Case One: A recent investigation by the Italian authorities into operations linked to a renowned fashion house uncovered a network of subcontractors engaged in labour exploitation. Despite the prestigious brand, the subcontractors were found to be employing migrant workers in deplorable conditions, significantly below legal labour standards. This case, involving the garment industry, known for its complex supply chains and risk of exploitation, highlights the critical need for robust oversight and the effective use of risk indicators such as those developed by the INVERT project.

Case Two: In another high-profile case, a luxury brand known for its fine wools and fibres came under scrutiny over allegations that it exploited migrant workers to source vicuña wool in the Andes. The workers, often from local indigenous communities, faced harsh working conditions and unfair pay. This example not only illustrates the necessity of applying risk indicators to supply chains but also emphasizses the importance of ethical sourcing practices that respect both human rights and traditional livelihoods.

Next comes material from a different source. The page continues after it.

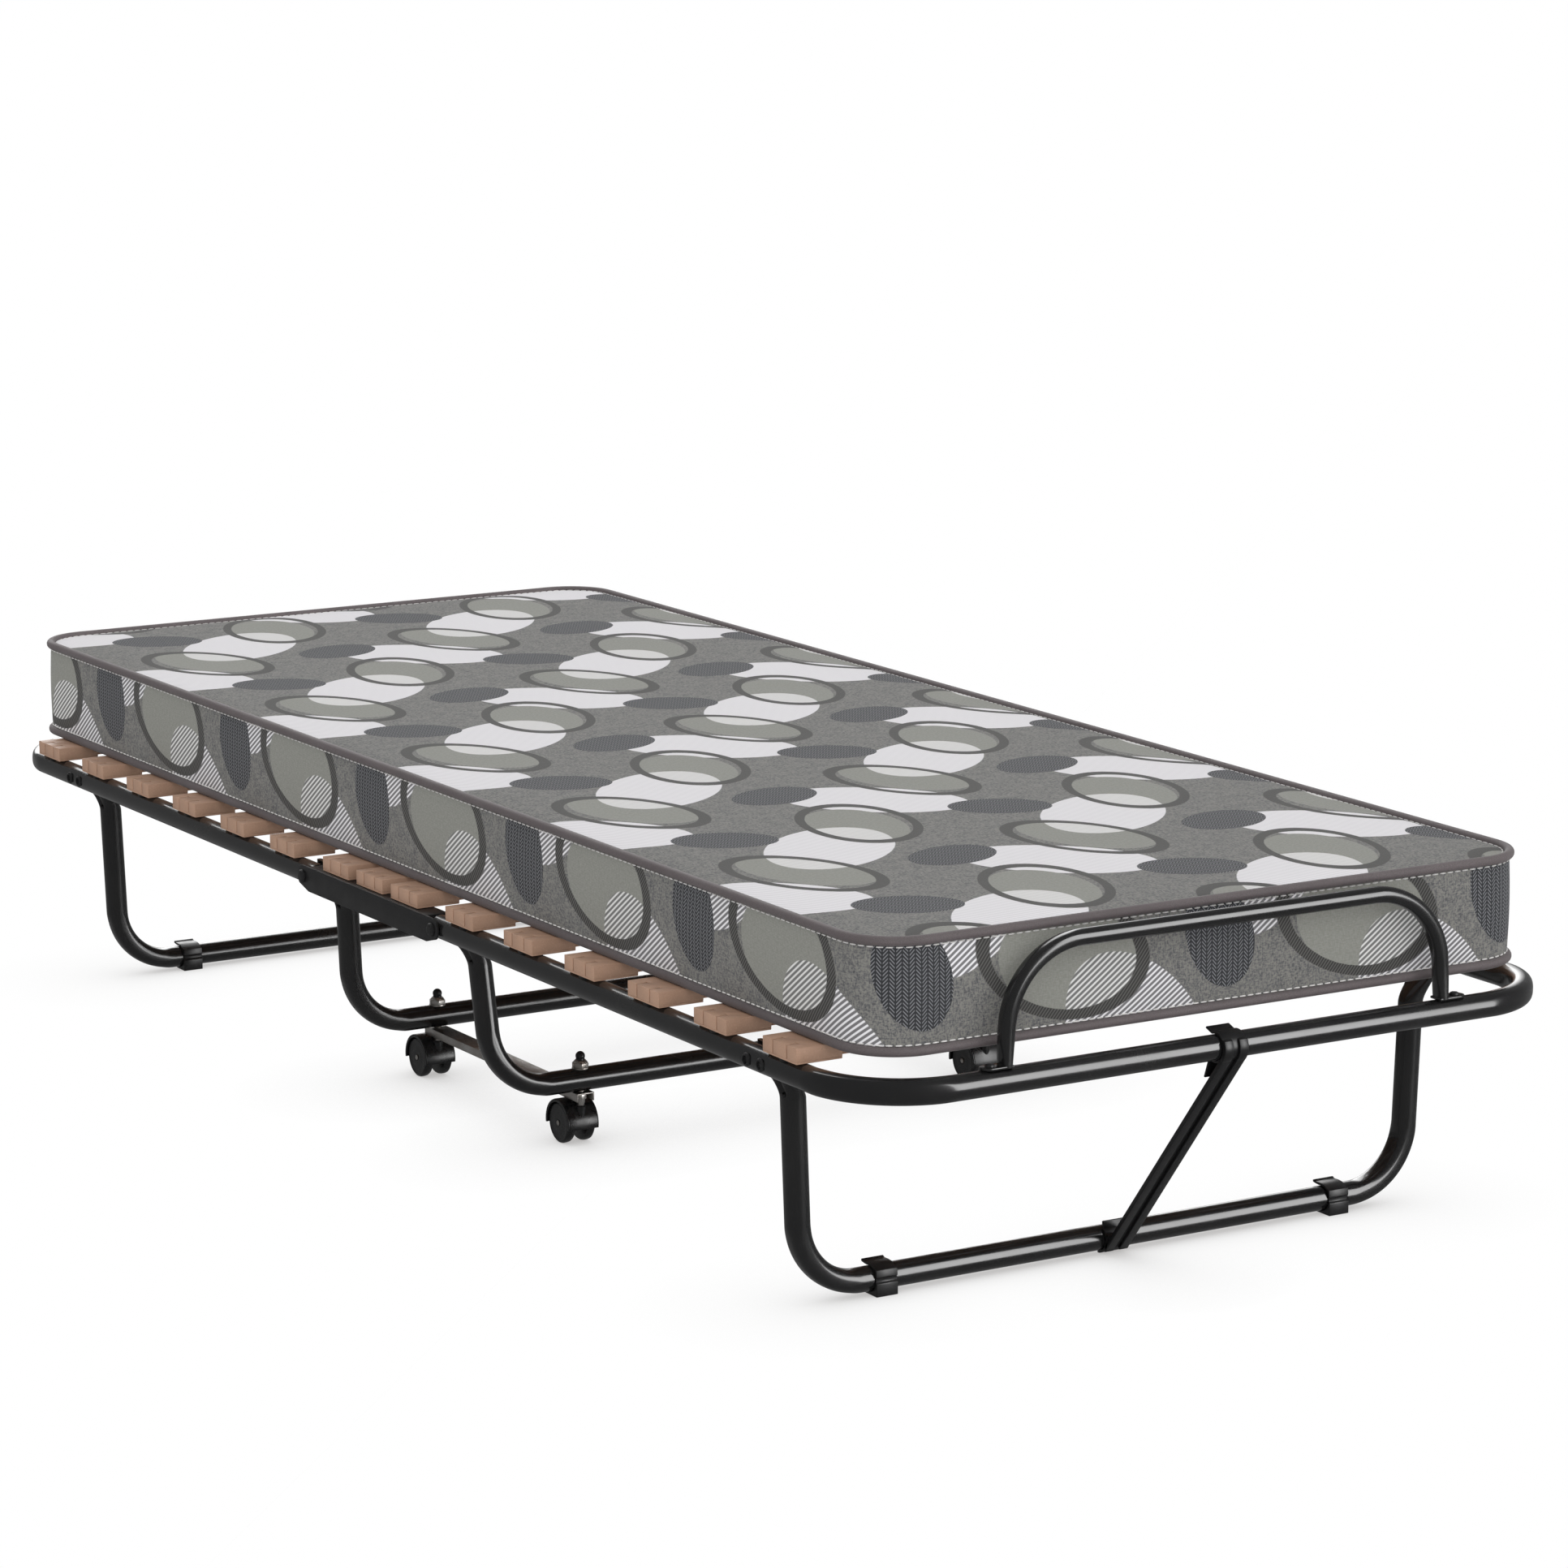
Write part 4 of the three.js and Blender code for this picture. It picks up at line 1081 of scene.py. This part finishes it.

The adoption and application of the INVERT project’s risk indicators can enable authorities and organisations to address potential exploitation scenarios pre-emptively. By integrating these indicators into regular monitoring and enforcement mechanisms, Europe can protect its most vulnerable workers and ensure that economic competition is fair and humane.

The fight against labour exploitation requires vigilance, innovation, and commitment. The European INVERT Project provides us with the tools to transform our approach, making a significant impact on the lives of countless individuals and the integrity of our markets. Let us embrace this opportunity to make labour exploitation a relic of the past.